Quando Walter Benjamin profetizou a perda da “aura” na arte reprodutível (A Obra de Arte na Era da Sua Reprodutibilidade Técnica), não anteviu os espelhos quebrados dos deepfakes. Hoje, a IA generativa cria obras sem ponto de partida humano. O que é original? A assinatura de Duchamp num urinol (1917) ou o código de um GAN que gera infinitas Fridas digitais? Byung-Chul Han alerta: na sociedade da transparência (Sociedade do Cansaço), o original dissolve-se no fluxo. A “autenticidade” já não reside na materialidade, mas na assinatura digital, como os NFTs que tentam ressuscitar a aura através da blockchain.
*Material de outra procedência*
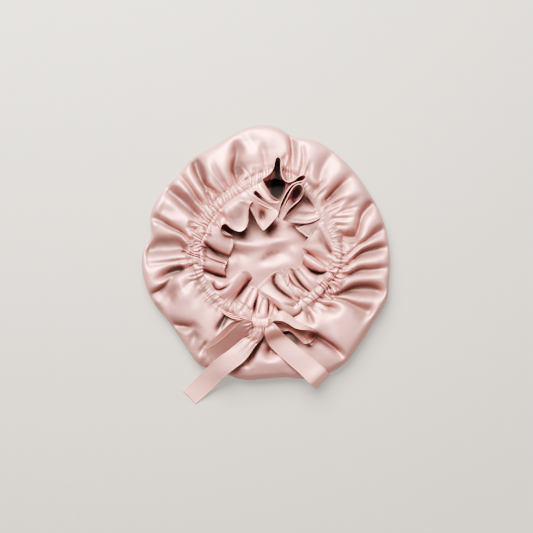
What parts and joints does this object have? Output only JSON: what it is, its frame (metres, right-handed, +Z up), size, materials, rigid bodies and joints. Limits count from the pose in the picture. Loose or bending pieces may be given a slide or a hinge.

Hito Steyerl, contudo, vê na cópia corrompida (In Defense of the Poor Image) uma nova política: o original morreu, mas seus fragmentos democratizam o olhar. Então, proclamo: A arte não morre, desmaterializa-se. Como um rio que abandona seu leito para tornar-se vapor.


A promessa utópica da internet “todos são artistas” (Joseph Beuys) esbarra no apartheid algorítmico. Enquanto Paris Hilton vende NFTs por milhões, favelas brasileiras têm 30% da população sem internet (Datafavela, 2023). Frantz Fanon (Os Condenados da Terra) gritaria: a colonialidade agora veste roupagem digital. Plataformas como Midjourney exigem GPUs caras; galerias virtuais privilegiam artistas com capital cultural. Paulo Freire (Pedagogia do Oprimido) diria: a exclusão digital é epistemicídio. Quando o Louvre virtual atinge 10 milhões de visitas, mas museus indígenas sequer têm site, configuramos uma estética da segregação: o belo é moldado por quem controla os servidores e esquecem que o clique do mouse é a nova fronteira: mais intransponível que muros de museus.


O caso de Dana Schutz, branca pintando o corpo dilacerado de Emmett Till (2017), gerou um terremoto: petições para destruir a obra, acusações de apropriação racial. Michel Foucault (A Ordem do Discurso) compreenderia: todo poder gera contra-poderes. O “cancelamento” é a vingança dos corpos silenciados pela história da arte ocidental. Mas quando algoritmos amplificam a caça às bruxas, Judith Butler (Excitable Speech) questiona: não estaríamos trocando a crítica dialética por linchamentos digitais? Angela Davis lembra: “Não se combate ao racismo com silêncio, mas com diálogo radical”. O desafio é distinguir censura puritana de justiça reparatória, como quando indígenas Tikmũ’ũn exigem a remoção de obras sagradas roubadas. A partir desta perspectiva, entendemos que apagar uma tela não apaga a história, mas riscar nomes pode ser novo epistemicídio.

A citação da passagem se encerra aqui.